Giving every year is also important because “costs keep going up every year, and state support keeps going down every year,” said Sandia, Texas, resident Linda Avila, a retired professor of educational administration who earned a doctorate in special education in 1986.

With $2.2 billion raised, the $3 billion Campaign for Texas is heading into its homestretch. So far 31.5 percent of alumni have contributed.

Small gifts play a big role in the Campaign for Texas. Of the 1.1 million gifts the campaign has received thus far, about a million — 90 percent — are less than $1,000.

Austin’s Sam Woollard, a 1988 social work graduate, runs Successful Giving, a consulting firm that brings businesses and nonprofit organizations together to realize their philanthropic goals, and she knows firsthand the importance of more modest gifts.

“One of the things I know from having worked with nonprofits is that small gifts oftentimes can be more flexible” because they aren’t limited to one specific purpose, she said.

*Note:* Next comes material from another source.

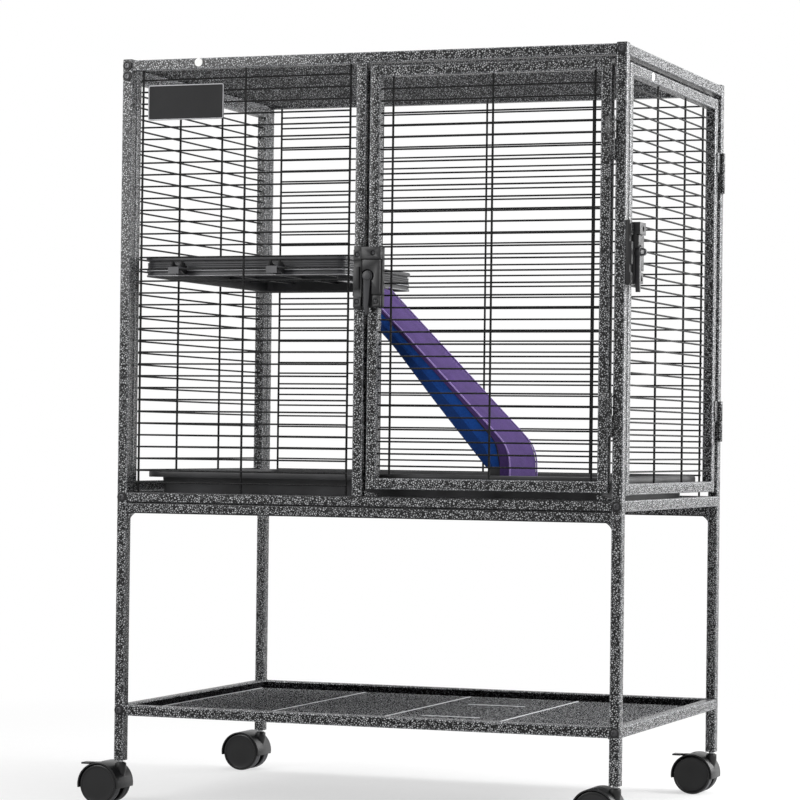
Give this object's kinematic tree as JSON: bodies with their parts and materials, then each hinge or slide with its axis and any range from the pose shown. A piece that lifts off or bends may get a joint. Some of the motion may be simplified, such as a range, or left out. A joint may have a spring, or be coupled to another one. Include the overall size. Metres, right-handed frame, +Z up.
{
  "type": "ferret cage on a storage stand",
  "caption": "Wide wire cage on an open stand with casters: a hinged front door and side door, a half shelf with a covered ramp, a deep tray and a storage shelf.",
  "frame": {"origin": "on the floor, under the middle of the box around the whole object", "axes": "+Z up, +X to the viewer's right along the width, +Y towards the back"},
  "size_m": [0.8644, 0.5894, 1.117],
  "materials": {
    "hammered_paint": "hammered grey-black powder coat",
    "pan_plastic": "satin black moulded plastic",
    "latch_plastic": "black moulded nylon",
    "cap_plastic": "black plastic",
    "plate": "dark grey, bare",
    "bolt_steel": "darkened steel",
    "screw_steel": "blackened steel",
    "bright_steel": "zinc-plated",
    "wheel_plastic": "black plastic",
    "blue_cloth": "dark blue woven cloth",
    "purple_cloth": "purple woven cloth"
  },
  "bodies": {
    "frame": {"stand_front_frame": "hammered_paint", "stand_rear_frame": "hammered_paint", "storage_side_rails": "hammered_paint", "storage_panel": "hammered_paint", "post_front_left": "hammered_paint", "post_front_right": "hammered_paint", "post_rear_left": "hammered_paint", "post_rear_right": "hammered_paint", "post_caps": "cap_plastic", "base_rail_front": "hammered_paint", "base_rail_rear": "hammered_paint", "base_rail_left": "hammered_paint", "base_rail_right": "hammered_paint", "top_panel": "hammered_paint", "back_wires": "hammered_paint", "front_wires": "hammered_paint", "front_mullion": "hammered_paint", "left_panel": "hammered_paint", "hinge_pins": "hammered_paint", "latch_keepers": "latch_plastic", "frame_bolts": "bolt_steel", "keeper_screws": "screw_steel", "half_shelf": "pan_plastic", "shelf_hooks": "pan_plastic", "tray": "pan_plastic", "tray_supports": "hammered_paint", "nameplate": "plate", "door_stops": "bright_steel", "stem_sockets": "cap_plastic"},
    "front_door": {"front_door_panel": "hammered_paint", "front_hinge_eyes": "hammered_paint", "front_latch_case": "latch_plastic", "front_latch_screws": "screw_steel"},
    "front_latch": {"front_latch_lever": "latch_plastic"},
    "side_door": {"side_door_panel": "hammered_paint", "side_hinge_eyes": "hammered_paint", "side_latch_case": "latch_plastic", "side_latch_screws": "screw_steel"},
    "side_latch": {"side_latch_lever": "latch_plastic"},
    "ramp": {"ramp_board": "pan_plastic", "ramp_sleeve": "blue_cloth", "ramp_pad": "purple_cloth"},
    "swivel_front_left": {"caster_front_left": "wheel_plastic", "stem_and_axle_front_left": "bright_steel"},
    "wheel_front_left_near_body": {"wheel_front_left_near": "wheel_plastic"},
    "wheel_front_left_far_body": {"wheel_front_left_far": "wheel_plastic"},
    "swivel_front_right": {"caster_front_right": "wheel_plastic", "stem_and_axle_front_right": "bright_steel"},
    "wheel_front_right_near_body": {"wheel_front_right_near": "wheel_plastic"},
    "wheel_front_right_far_body": {"wheel_front_right_far": "wheel_plastic"},
    "swivel_rear_left": {"caster_rear_left": "wheel_plastic", "stem_and_axle_rear_left": "bright_steel"},
    "wheel_rear_left_near_body": {"wheel_rear_left_near": "wheel_plastic"},
    "wheel_rear_left_far_body": {"wheel_rear_left_far": "wheel_plastic"},
    "swivel_rear_right": {"caster_rear_right": "wheel_plastic", "stem_and_axle_rear_right": "bright_steel"},
    "wheel_rear_right_near_body": {"wheel_rear_right_near": "wheel_plastic"},
    "wheel_rear_right_far_body": {"wheel_rear_right_far": "wheel_plastic"},
    "brake_front": {"brake_lever_front": "wheel_plastic"},
    "brake_rear": {"brake_lever_rear": "wheel_plastic"}
  },
  "joints": [
    {"name": "front_door_swing", "type": "hinge", "parent": "frame", "child": "front_door", "pos_m": [0.3888, -0.28, 0.557], "axis": [0, 0, 1], "range_deg": [0, 135]},
    {"name": "front_latch_turn", "type": "hinge", "parent": "front_door", "child": "front_latch", "pos_m": [0.0243, -0.275, 0.7875], "axis": [0, 1, 0], "range_deg": [0, 90]},
    {"name": "side_door_swing", "type": "hinge", "parent": "frame", "child": "side_door", "pos_m": [0.4128, 0.2485, 0.554], "axis": [0, 0, 1], "range_deg": [0, 135]},
    {"name": "side_latch_turn", "type": "hinge", "parent": "side_door", "child": "side_latch", "pos_m": [0.4078, -0.25, 0.8205], "axis": [-1, 0, 0], "range_deg": [0, 90]},
    {"name": "ramp_lift", "type": "hinge", "parent": "frame", "child": "ramp", "pos_m": [-0.02995, -0.151, 0.792], "axis": [0, -1, 0], "range_deg": [0, 40]},
    {"name": "caster_swivel_front_left", "type": "hinge", "parent": "frame", "child": "swivel_front_left", "pos_m": [-0.3712, -0.267, 0.066], "axis": [0, 0, 1], "continuous": true},
    {"name": "wheel_spin_front_left_near", "type": "hinge", "parent": "swivel_front_left", "child": "wheel_front_left_near_body", "pos_m": [-0.3962, -0.283, 0.03], "axis": [0, 1, 0], "continuous": true},
    {"name": "wheel_spin_front_left_far", "type": "hinge", "parent": "swivel_front_left", "child": "wheel_front_left_far_body", "pos_m": [-0.3962, -0.251, 0.03], "axis": [0, 1, 0], "continuous": true},
    {"name": "caster_swivel_front_right", "type": "hinge", "parent": "frame", "child": "swivel_front_right", "pos_m": [0.3998, -0.267, 0.066], "axis": [0, 0, 1], "continuous": true},
    {"name": "wheel_spin_front_right_near", "type": "hinge", "parent": "swivel_front_right", "child": "wheel_front_right_near_body", "pos_m": [0.3748, -0.283, 0.03], "axis": [0, 1, 0], "continuous": true},
    {"name": "wheel_spin_front_right_far", "type": "hinge", "parent": "swivel_front_right", "child": "wheel_front_right_far_body", "pos_m": [0.3748, -0.251, 0.03], "axis": [0, 1, 0], "continuous": true},
    {"name": "caster_swivel_rear_left", "type": "hinge", "parent": "frame", "child": "swivel_rear_left", "pos_m": [-0.3712, 0.267, 0.066], "axis": [0, 0, 1], "continuous": true},
    {"name": "wheel_spin_rear_left_near", "type": "hinge", "parent": "swivel_rear_left", "child": "wheel_rear_left_near_body", "pos_m": [-0.3962, 0.251, 0.03], "axis": [0, 1, 0], "continuous": true},
    {"name": "wheel_spin_rear_left_far", "type": "hinge", "parent": "swivel_rear_left", "child": "wheel_rear_left_far_body", "pos_m": [-0.3962, 0.283, 0.03], "axis": [0, 1, 0], "continuous": true},
    {"name": "caster_swivel_rear_right", "type": "hinge", "parent": "frame", "child": "swivel_rear_right", "pos_m": [0.3998, 0.267, 0.066], "axis": [0, 0, 1], "continuous": true},
    {"name": "wheel_spin_rear_right_near", "type": "hinge", "parent": "swivel_rear_right", "child": "wheel_rear_right_near_body", "pos_m": [0.3748, 0.251, 0.03], "axis": [0, 1, 0], "continuous": true},
    {"name": "wheel_spin_rear_right_far", "type": "hinge", "parent": "swivel_rear_right", "child": "wheel_rear_right_far_body", "pos_m": [0.3748, 0.283, 0.03], "axis": [0, 1, 0], "continuous": true},
    {"name": "brake_press_front", "type": "hinge", "parent": "swivel_front_left", "child": "brake_front", "pos_m": [-0.4042, -0.267, 0.0515], "axis": [0, -1, 0], "range_deg": [0, 10]},
    {"name": "brake_press_rear", "type": "hinge", "parent": "swivel_rear_right", "child": "brake_rear", "pos_m": [0.3668, 0.267, 0.0515], "axis": [0, -1, 0], "range_deg": [0, 10]}
  ]
}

First-time donors are coming on board, too. One of them is Tim Taliaferro, editor of the Alcalde, the Texas Exes’ alumni magazine. In a recent blog post, the 2005 history graduate wrote of being inspired by UT’s announcement that it had raised more in 2012-13 than in any previous year.

“What persuaded me was all the people who opened up their wallets (some 84,000 people, 2,600 corporations, and 304 foundations), the astonishing number of non-alumni who did so (35,000 or so), and that 90 percent of the gifts were for less than $1,000,” Taliaferro wrote. “If in one year that many people could donate to UT, particularly people who didn’t even graduate from here, so could I.”